[start]

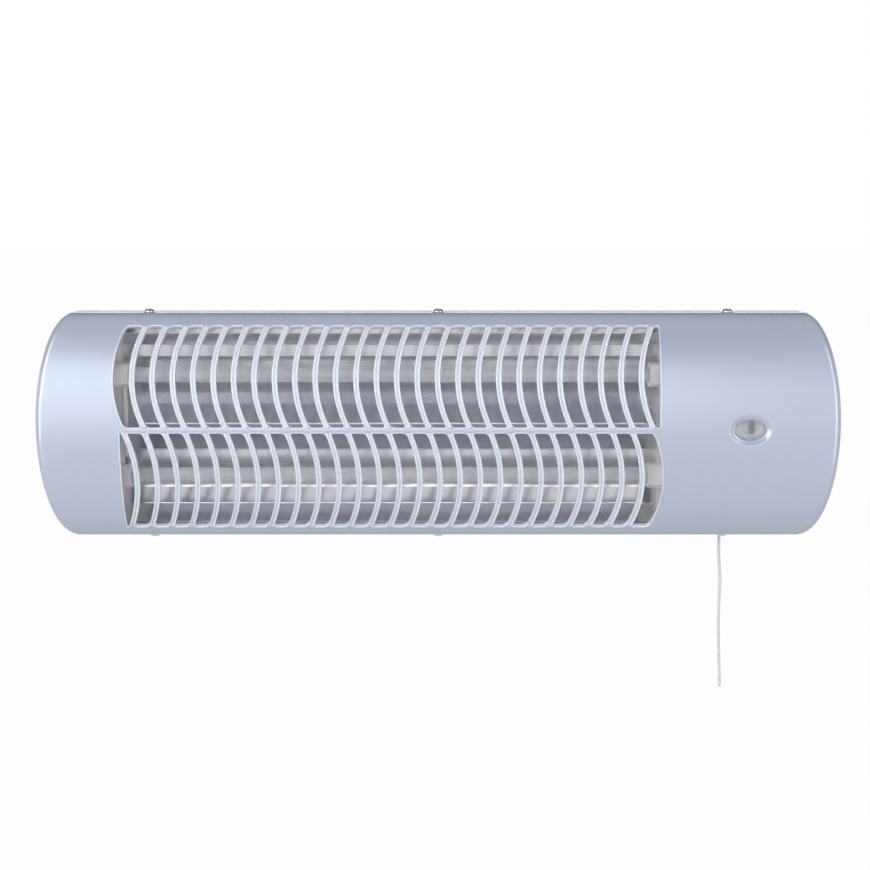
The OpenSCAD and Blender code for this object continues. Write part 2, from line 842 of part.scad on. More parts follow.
// Leads in the control end, each bent between two terminals
pin_end_x = tube_x1 + fit + pin_head_t + pin_l;
function way_x(i) = block_x + (i - (block_ways - 1) / 2) * block_w / block_ways;
function between_ways(i) = (way_x(i) + way_x(i + 1)) / 2;
function way_at(i, y) = [way_x(i), y, block_z - block_h / 2];
function leaf_at(side) = [cord_x + side * leaf_x, tray_y, leaf_top];

module upper_lead() {
    color([0.85, 0.84, 0.8]) in_heater() lead_between(
        [pin_end_x, -tube_out, tube_z], [1, 0, 0],
        leaf_at(-1), [0, 0, 1], lead_ref);
}

module lower_lead() {
    color([0.85, 0.84, 0.8]) in_heater() lead_between(
        [pin_end_x, -tube_out, -tube_z], [1, 0, 0],
        way_at(0, block_mid_y), [0, 0, -1], lead_ref);
}

module live_lead() {
    color([0.5, 0.32, 0.24]) in_heater() lead_between(
        leaf_at(1), [0, 0, 1],
        way_at(2, block_mid_y), [0, 0, -1], lead_ref);
}

module earth_lead() {
    barrel_y = sheet_in_y - stud_flange_t - tag_barrel_d / 2;
    color([0.55, 0.62, 0.25]) in_heater() lead_between(
        way_at(1, block_mid_y), [0, 0, -1],
        [stud_x + tag_neck_l + tag_barrel_l, barrel_y, stud_z], [1, 0, 0], lead_ref);
}

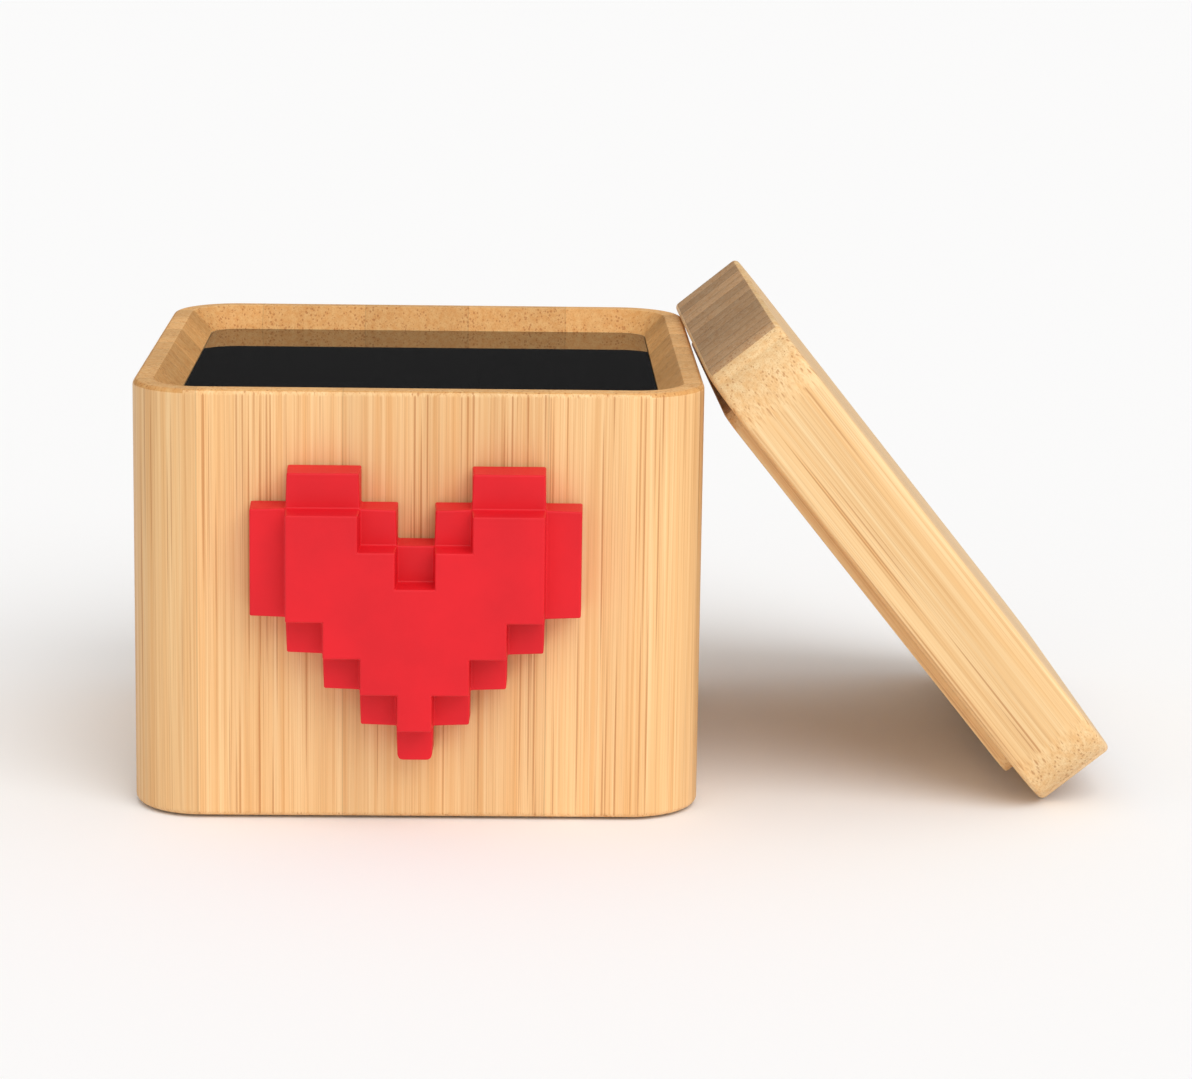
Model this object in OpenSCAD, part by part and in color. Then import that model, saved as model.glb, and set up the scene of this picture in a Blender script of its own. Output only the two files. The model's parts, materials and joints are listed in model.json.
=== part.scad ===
// Bamboo message box with a heart that turns on its front, a black display
// glass in its top and a loose lid that leans against its right side.
// Millimetres. Origin: centre of the face it stands on. +X right, +Y back, +Z up.

/* [Case] */
// Width and depth of the case
case_w = 100; // [90:1:120]
// Height from the table to the rim
case_h = 76.3; // [74:0.1:90]
// Radius of the upright corners
corner_r = 12.5; // [10:0.5:16]
// Thickness of the walls
wall = 7.4; // [6:0.1:9]
// Width of the flat on top of the rim
rim_flat = 3.8; // [2:0.1:5]
// Depth from the rim to the display glass
recess = 4.1; // [4:0.1:6]
// Radius of the outer edges
edge = 1; // [0.3:0.1:1.5]
// Size of the four blocks inside the corners
block = 11; // [9:0.5:12]

/* [Lid] */
// Thickness of the lid
lid_t = 15.5; // [12:0.1:20]
// Distance from the lid's edge to its lip
lip_inset = 7.9; // [7.7:0.1:9]
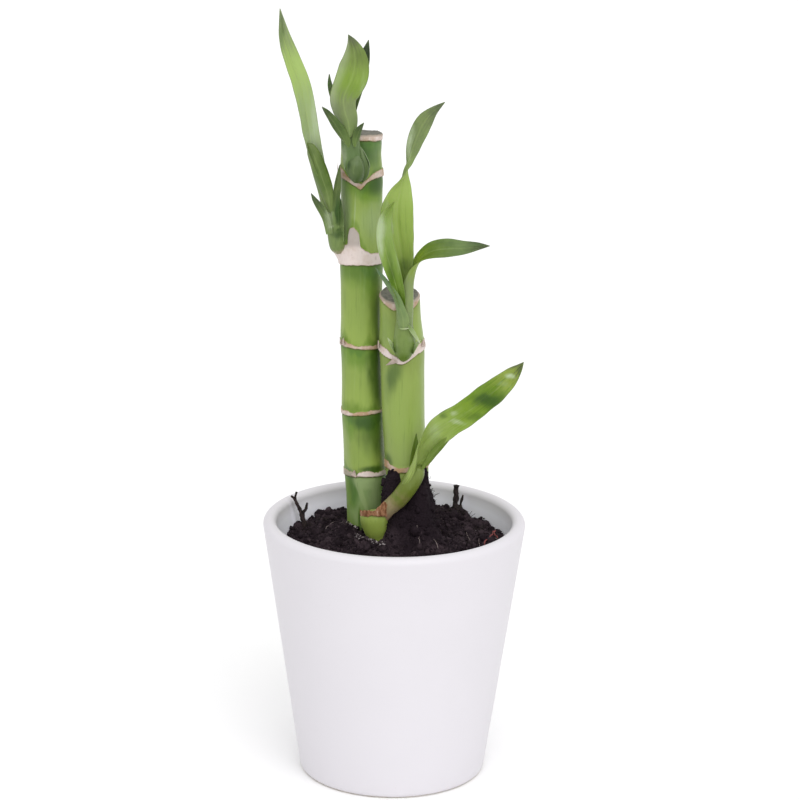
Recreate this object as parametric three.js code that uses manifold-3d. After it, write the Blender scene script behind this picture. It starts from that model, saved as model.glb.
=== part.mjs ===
// Lucky bamboo in a white pot: two cut canes and their leafy shoots, standing in dark soil.
// Millimetres, +Z up. The origin is on the ground, on the axis of the pot. The front faces -Y.

import * as THREE from "three";
import { mergeVertices } from "three/addons/utils/BufferGeometryUtils.js";
import Module from "manifold-3d";

const wasm = await Module();
wasm.setup();

// Driving dimensions

// Clearance between pieces that touch each other
const GAP = 0.3;
// Thickness of every leaf, and the narrowest that a leaf tip gets
const LEAF_THICKNESS = 0.7;
const TIP_WIDTH = 0.8;
// Segments across a leaf, and rows of points in each stretch between two stations
const LEAF_SEGMENTS = 4;
const LEAF_STEPS = 2;
const TUBE_STEPS = 2;
// How far the closing point of an end stands out: on a stem as a share of its radius
const STEM_CAP = 0.5;
const LEAF_CAP = 0.1;

const POT = {
  height: 91,
  rimRadius: 45,
  footRadius: 32,
  wall: 4.6,
  floor: 6,
  footRound: 2,
  recessRadius: 24,
  recessDepth: 1.2,
  innerRound: 4,
  sides: 56,
  curveSteps: 3,
};

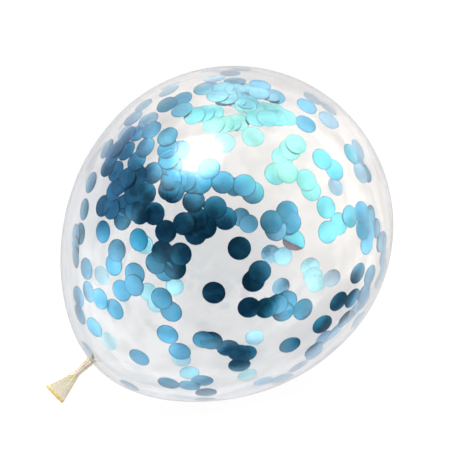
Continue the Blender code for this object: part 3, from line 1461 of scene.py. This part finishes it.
@dataclass
class Studio:
    """The pale floor, the light and the camera.

    Attributes:
        form: The balloon's form.
        surround: Radiance of the plain white room.
        patches: Soft lights and dark screens, each laid over those before it.
        veil: A grey screen behind, which only the outside of the skin shows.
        key: The key light, as the outside of the skin shows it.
        key_inside: Its radiance for what the light meets inside the balloon.
        clutter: How unevenly the room itself is lit.
        clutter_scale: How small the uneven blotches are.
        drape: How irregular the outlines of the patches are.
        drape_scale: How small their irregularities are.
        inside_from: Faces of latex crossed, past which light has been inside the balloon.
        floor_reach: Radius of the floor.
        floor_sides: Sides of the floor's rim.
        floor_drop: How far the floor lies under the flat spot.
        lens: Focal length in millimetres.
        sensor: Sensor width in millimetres.
        distance: Distance of the camera from its aim.
        elevation: Angle of the camera above the horizon.
        roll: Turn of the camera about its own view.
        aim_left: How far left of the body's middle the camera aims.
        aim_up: How far above it.
    """

    form: BalloonForm
    surround: Colour = (1.20, 1.20, 1.22)
    patches: tuple[SoftPatch, ...] = (
        SoftPatch(180, 0, 25, 60, (1.50, 1.50, 1.52)),
        SoftPatch(150, 45, 20, 50, (2.00, 2.00, 2.05)),
        SoftPatch(85, 0, 33, 58, (2.05, 2.10, 2.10)),
        SoftPatch(60, 40, 20, 45, (2.30, 2.35, 2.25)),
        SoftPatch(40, 75, 15, 40, (2.20, 2.20, 2.20)),
        SoftPatch(-85, 68, 6, 20, (2.40, 2.45, 2.40)),
        SoftPatch(-90, -35, 24, 48, (1.45, 1.45, 1.45)),
        SoftPatch(-94, -6, 10, 32, (2.20, 2.25, 2.25)),
        SoftPatch(-80, -58, 6, 16, (1.90, 1.90, 1.95)),
        SoftPatch(150, -38, 10, 25, (1.90, 1.90, 1.95)),
        SoftPatch(-150, 68, 5, 14, (1.00, 1.03, 1.10)),
        SoftPatch(-134, 40, 8, 16, (0.85, 0.80, 1.00)),
        SoftPatch(-102, 34, 11, 29, (0.30, 0.42, 0.56)),
        SoftPatch(-75, 40, 6, 16, (0.22, 0.32, 0.42)),
        SoftPatch(-47, 22, 11, 25, (0.06, 0.09, 0.15)),
        SoftPatch(-12, -2, 20, 38, (0.05, 0.09, 0.13)),
        SoftPatch(-8, -42, 18, 36, (0.04, 0.08, 0.12)),
        SoftPatch(112, -56, 13, 24, (0.14, 0.19, 0.26)),
        SoftPatch(-70, -82, 8, 15, (0.14, 0.20, 0.28)),
        SoftPatch(50, -55, 9, 17, (1.80, 1.85, 1.85)),
        SoftPatch(-26, 63, 14, 29, (2.70, 2.70, 2.60)),
    )
    veil: SoftPatch = SoftPatch(180, -5, 45, 75, (0.87, 0.87, 0.89))
    key: SoftPatch = SoftPatch(-20, 60, 0, 22, (16.0, 16.0, 16.0))
    key_inside: Colour = (3.8, 3.8, 3.8)
    clutter: float = 0.35
    clutter_scale: float = 5.0
    drape: float = 0.22
    drape_scale: float = 3.0
    inside_from: float = 2.5
    floor_reach: float = 9.0
    floor_sides: int = 96
    floor_drop: float = 0.0002
    lens: float = 110.1
    sensor: float = 36.0
    distance: float = 1.30
    elevation: float = radians(5)
    roll: float = radians(15)
    aim_left: float = 0.0068
    aim_up: float = 0.0010

    def lay_floor(self, finish: bpy.types.Material) -> bpy.types.Object:
        """Lays the floor.

        Args:
            finish: The floor's material.

        Returns:
            The floor.
        """
        mesh = bmesh.new()
        under = Matrix.Translation((0, 0, -self.floor_drop))
        bmesh.ops.create_circle(mesh, cap_ends=True, radius=self.floor_reach,
                                segments=self.floor_sides, matrix=under)
        floor = finished_piece("pale_floor", mesh, finish, sharp=pi)
        floor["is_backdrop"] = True
        return floor

    def light(self) -> None:
        """Surrounds the balloon with a plain white room and soft patches of light and dark."""
        world = bpy.data.worlds.new("soft_studio")
        world.use_nodes = True
        bpy.context.scene.world = world
        graph = NodeGraph(world.node_tree)
        direction = graph.add("TexCoord").outputs["Generated"]
        wander = graph.noise(direction, self.drape_scale, output="Color")
        centred = graph.vectors("SUBTRACT", wander, (0.5, 0.5, 0.5))
        moved = graph.vectors("MULTIPLY", centred, (self.drape,) * 3)
        draped = graph.vectors("NORMALIZE", graph.vectors("ADD", direction, moved))
        path = graph.add("LightPath").outputs
        inside = graph.maths("GREATER_THAN", path["Transmission Depth"], self.inside_from)
        room: object = self.surround
        for patch in self.patches:
            room = graph.blend(patch.share(graph, draped), room, patch.light)
        blotches = graph.ease(graph.noise(direction, self.clutter_scale, detail=1.0), 0.3, 0.7,
                              1 - self.clutter, 1 + self.clutter)
        room = graph.vectors("MULTIPLY", room, blotches)
        veiled = graph.maths("MULTIPLY", self.veil.share(graph, direction),
                             graph.maths("SUBTRACT", 1.0, inside))
        room = graph.blend(veiled, room, self.veil.light)
        key = graph.blend(inside, self.key.light, self.key_inside)
        soft = graph.maths("POWER", self.key.share(graph, draped), 2.0)
        room = graph.blend(soft, room, key)
        bounces = graph.maths("ADD", path["Glossy Depth"], path["Diffuse Depth"])
        straight = graph.maths("MULTIPLY", path["Is Transmission Ray"],
                               graph.maths("LESS_THAN", bounces, 0.5))
        seen = graph.maths("MAXIMUM", path["Is Camera Ray"], straight)
        background = world.node_tree.nodes["Background"]
        graph.feed(background.inputs["Color"], graph.blend(seen, room, (1.0, 1.0, 1.0)))

    def stand_camera(self) -> bpy.types.Object:
        """Stands the camera in front, a little above the balloon and rolled.

        Returns:
            The camera.
        """
        look = Vector((0, cos(self.elevation), -sin(self.elevation)))
        level = Vector((1, 0, 0))
        upright = level.cross(look)
        right = level * cos(self.roll) - upright * sin(self.roll)
        up = upright * cos(self.roll) + level * sin(self.roll)
        middle = self.form.placing().to_translation()
        aim = middle - right * self.aim_left + up * self.aim_up
        data = bpy.data.cameras.new("camera")
        data.lens = self.lens
        data.sensor_width = self.sensor
        camera = bpy.data.objects.new("camera", data)
        turned = Matrix((right, up, -look)).transposed().to_4x4()
        camera.matrix_world = Matrix.Translation(aim - look * self.distance) @ turned
        bpy.context.scene.collection.objects.link(camera)
        bpy.context.scene.camera = camera
        return camera


# ---------------------------------------------------------------- the whole


def write_sizes() -> None:
    """Logs the CAD box and the dressed balloon's box."""
    boxes = {"cad": CAD_BOX, "visual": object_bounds()}
    plain = {name: [list(corner) for corner in box] for name, box in boxes.items()}
    LOG.info("sizes: %s", plain)


def main() -> None:
    """Builds, dresses and declares every piece, then the studio."""
    logging.basicConfig(level=logging.INFO, format="%(name)s: %(message)s")
    form = BalloonForm.from_frame(BALLOON_NODE)
    neck = form.neck_frame()

    skin = ClearSkin(form)
    outside = skin.shape()
    tree = BVHTree.FromBMesh(outside)
    outside.free()
    declare(skin.build(ClearLatex().make(neck)), "clear_latex", BALLOON_NODE)

    mouth = NeckAndLip(neck, tree)
    milky = MilkyLatex().make(neck, mouth.length, 2 * mouth.roll / mouth.length)
    declare(mouth.build(milky), "milky_latex", BALLOON_NODE)

    foil = BlueFoil().make()
    confetti = ConfettiDrifts(form, tree, skin.wall)
    for name, drifts in CONFETTI.items():
        declare(confetti.build(name, drifts, foil), "blue_foil")
    LOG.info("%d foil discs", len(confetti.placed))

    studio = Studio(form)
    studio.lay_floor(PaleFloor().make())
    studio.light()
    studio.stand_camera()
    bpy.context.scene.view_settings.view_transform = "Standard"
    write_sizes()


if __name__ == "__main__":
    main()
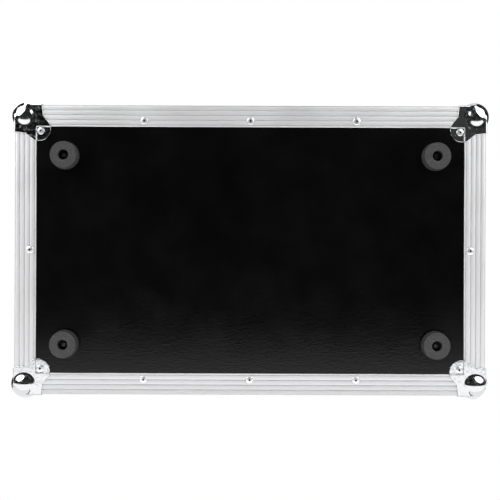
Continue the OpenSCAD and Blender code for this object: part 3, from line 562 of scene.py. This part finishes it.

[end]

### What to work on
Using the data above, extract exactly the lines from the one that holds "Recreate this object" to the one that holds "front faces -Y.", both ends included, and no others.

### Result of the task
Recreate this object as parametric three.js code that uses manifold-3d. After it, write the Blender scene script behind this picture. It starts from that model, saved as model.glb.
=== part.mjs ===
// Lucky bamboo in a white pot: two cut canes and their leafy shoots, standing in dark soil.
// Millimetres, +Z up. The origin is on the ground, on the axis of the pot. The front faces -Y.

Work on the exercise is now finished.